Pleasing all of the people all of the time? No chance.

My earliest ‘publications’ were parodies, written as school exercises and put into the school magazine by a teacher, so I suppose from the start I was something of a prostitute when it came to style or genre. In other words, I was anybody’s and wrote whatever the style demanded. I still love parody and I think we learn lots from trying to write like others – not all the time, of course, but as occasional writing exercises.

As a teenager, I wrote poetry – truly awful stuff about love, broken hearts, lust and all that time-wasting but so painfully-felt angst. But my first real genre, when I began to realise that writing was what I wanted to do, was drama. I wrote stage plays for adults and children. My first real taste of ‘being a writer’, though, was when the BBC accepted one of my radio plays. They broadcast several more, mostly serious, dramatic stuff, but some comedy too and finally, skits and songs for revues.

Those days, I was praised for my dialogue so when I started to write novels it was a surprise  to find that the characters in them sometimes sounded less natural and realistic than those in my plays. I think writing long prose works sets up different rhythms in your mind as you write and they get carried into the dialogue, so you have to read it aloud and rewrite it to get the proper rhythmic balance.

I’m talking about different forms rather than different genres, but I think it’s relevant, to show that most of us start out just writing, rather than writing ‘crime’ or ‘romance’ or whatever. When we do fall into a particular genre – in my case, crime – that becomes what we’re expected to produce. But if readers are allowed to have short attention spans, so are we. By that I mean that the prospect of churning out book after book, each featuring the same characters in more or less the same places, is challenging in one way but claustrophobic in another. Exploring fresh ground, shifting into different centuries, past and yet to come, bending realities and multiplying dimensions, they’re all ways of releasing and refreshing your writing.

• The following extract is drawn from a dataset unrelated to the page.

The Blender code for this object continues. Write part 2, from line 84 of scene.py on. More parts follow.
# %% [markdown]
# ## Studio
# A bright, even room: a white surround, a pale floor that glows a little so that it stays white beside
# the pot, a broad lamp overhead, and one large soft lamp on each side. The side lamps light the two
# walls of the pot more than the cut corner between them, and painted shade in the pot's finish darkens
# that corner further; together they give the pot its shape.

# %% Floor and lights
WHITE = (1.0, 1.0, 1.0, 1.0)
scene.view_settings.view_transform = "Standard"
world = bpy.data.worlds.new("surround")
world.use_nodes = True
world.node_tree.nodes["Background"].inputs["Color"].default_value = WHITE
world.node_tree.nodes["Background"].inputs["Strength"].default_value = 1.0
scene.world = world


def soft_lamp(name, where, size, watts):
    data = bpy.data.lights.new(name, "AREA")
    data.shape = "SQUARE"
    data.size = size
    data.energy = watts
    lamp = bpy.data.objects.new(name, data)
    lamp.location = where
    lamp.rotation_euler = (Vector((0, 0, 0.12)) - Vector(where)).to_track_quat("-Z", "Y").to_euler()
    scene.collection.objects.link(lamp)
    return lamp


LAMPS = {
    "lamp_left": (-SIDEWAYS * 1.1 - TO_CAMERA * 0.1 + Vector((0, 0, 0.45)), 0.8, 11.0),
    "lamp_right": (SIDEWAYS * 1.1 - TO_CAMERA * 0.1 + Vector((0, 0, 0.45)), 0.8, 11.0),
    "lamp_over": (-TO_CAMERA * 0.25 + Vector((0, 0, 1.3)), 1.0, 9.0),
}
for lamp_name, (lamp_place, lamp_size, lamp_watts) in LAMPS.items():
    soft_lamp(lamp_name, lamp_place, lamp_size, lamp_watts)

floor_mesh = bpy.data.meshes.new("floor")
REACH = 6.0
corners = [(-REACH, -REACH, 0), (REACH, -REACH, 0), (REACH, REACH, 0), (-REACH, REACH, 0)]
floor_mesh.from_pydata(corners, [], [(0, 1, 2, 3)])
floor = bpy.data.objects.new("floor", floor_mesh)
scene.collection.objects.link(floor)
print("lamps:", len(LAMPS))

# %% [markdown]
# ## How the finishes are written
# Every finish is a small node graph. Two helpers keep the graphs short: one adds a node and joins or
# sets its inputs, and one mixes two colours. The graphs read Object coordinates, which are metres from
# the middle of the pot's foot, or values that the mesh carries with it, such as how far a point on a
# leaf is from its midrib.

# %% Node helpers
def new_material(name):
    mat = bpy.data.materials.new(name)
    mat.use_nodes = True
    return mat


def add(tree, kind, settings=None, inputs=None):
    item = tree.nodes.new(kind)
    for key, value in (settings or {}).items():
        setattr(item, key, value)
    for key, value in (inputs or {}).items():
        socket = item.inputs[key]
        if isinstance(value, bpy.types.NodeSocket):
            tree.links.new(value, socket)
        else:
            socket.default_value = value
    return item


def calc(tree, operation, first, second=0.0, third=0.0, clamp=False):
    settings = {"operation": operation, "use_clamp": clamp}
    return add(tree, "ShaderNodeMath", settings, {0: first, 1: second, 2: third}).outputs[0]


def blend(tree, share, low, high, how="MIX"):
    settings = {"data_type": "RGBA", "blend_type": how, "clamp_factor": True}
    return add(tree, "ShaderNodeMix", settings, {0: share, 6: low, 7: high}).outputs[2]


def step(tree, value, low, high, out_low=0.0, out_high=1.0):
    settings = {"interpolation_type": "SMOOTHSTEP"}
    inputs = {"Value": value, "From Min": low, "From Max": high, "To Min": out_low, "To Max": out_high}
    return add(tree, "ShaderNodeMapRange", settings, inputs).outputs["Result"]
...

With the need to engage in energetic marketing nowadays, I realise that choosing to write novels which are totally different from one another in terms of genre, might be confusing for readers and make them harder to sell. Those who read The Darkness, a police procedural as dark as its title, which questions ideas of bad and good, will be very surprised if they think “I enjoyed that, so I’ll try The Sparrow Conundrum”, only to find it’s a satirical spoof of the crime/spy genres whose sole aim is to make them laugh. So they say “OK, I’ll give this guy one last try” and they read The Figurehead and find they’re in the company of shipbuilding people in Aberdeen in 1840 and that a novel that starts with a corpse on a beach ends up with the mystery being solved but with a strong romance developing at the same time.

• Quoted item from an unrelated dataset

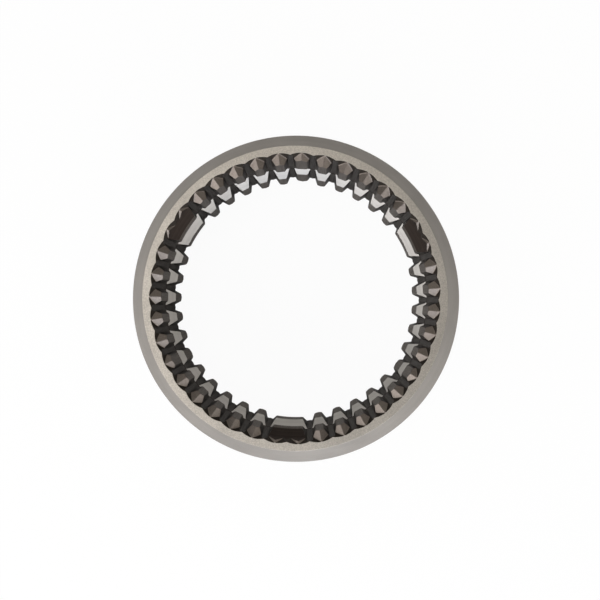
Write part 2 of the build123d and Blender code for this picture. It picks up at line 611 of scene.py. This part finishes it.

Oh, and if they then decide to read their kids a bedtime story, choose one about a miserable fairy called Stanley who lives under a dripping tap in a bedroom, then find out it’s by the same bloke who wrote the others, they may wonder which asylum I finished up in. More importantly, they probably won’t trust me to satisfy their writing needs because I “lack consistency”.

The point is that, for me, there’s no difference writing any of these books or, for that matter, the dialogue between Joseph and Mary when she tells him she’s been visited by an angel and she’s pregnant. If the subject’s interesting, it absorbs me. The characters dictate the sort of things that happen; they have their own voices, their own ambitions and flaws. So whether they’re in Victorian Scotland, a contemporary police station, a space colony or sitting under a dripping tap; whether they’re murderers, lovers, saints, fairies or Klingons, they force their way into your head and you have to deal with them on their terms.

Writing is like acting – if you want the audience to suspend their disbelief, you have to do the same, you have to commit to the reality of the play you’re performing, the story you’re writing. I feel as intensely in the scene when I’m describing the antics of Stanley as when I’m watching John Grant carve his figurehead or my detective work his way through external clues and internal devils. It makes life very exciting..

5 comments

  1. I completely identify with your need to write in different genres, Bill, and it does indeed keep our writing fresh (hopefully). Perhaps it’s also one way of exploring the kind of writing we most enjoy, although I suspect it’s more often about not being bored (for me anyway).

  2. That’s it exactly, Rosemary. Having said that, though, once I get into a story, I’m rarely bored, even if it is one of the Jack Carston series, with all the familiar characters. Once they get going, it’s like spending time with people I know very well.

  3. This really rings a bell,Bill. There’s a certain pleasure in trying something different, in challenging yourself as a writer, but I can see how easy it is to get hooked on writing a series,especially if the feedback is good and the novels are selling well.

    1. Yes, I’m not knocking writing a series, Myra. In a way, it’s comforting. They’re all there, waiting for you and you know them so well that their voices come naturally. The important thing is to make sure they don’t remain psychologically static.

  4. Hi Scary. Good to see you back. And I think you know me well enough to realise that laziness is a perfectly good excuse for anything. I’m off to France next week to give 2 workshops at the St Clémentin Literary Festival, then have an internet-free holiday. Back here it’ll be more workshops and then an operation which, I hope, will provide me with plenty of material for more stories. You know what’s really scary, though – how quickly Elise is growing up. I’ve seen the photos.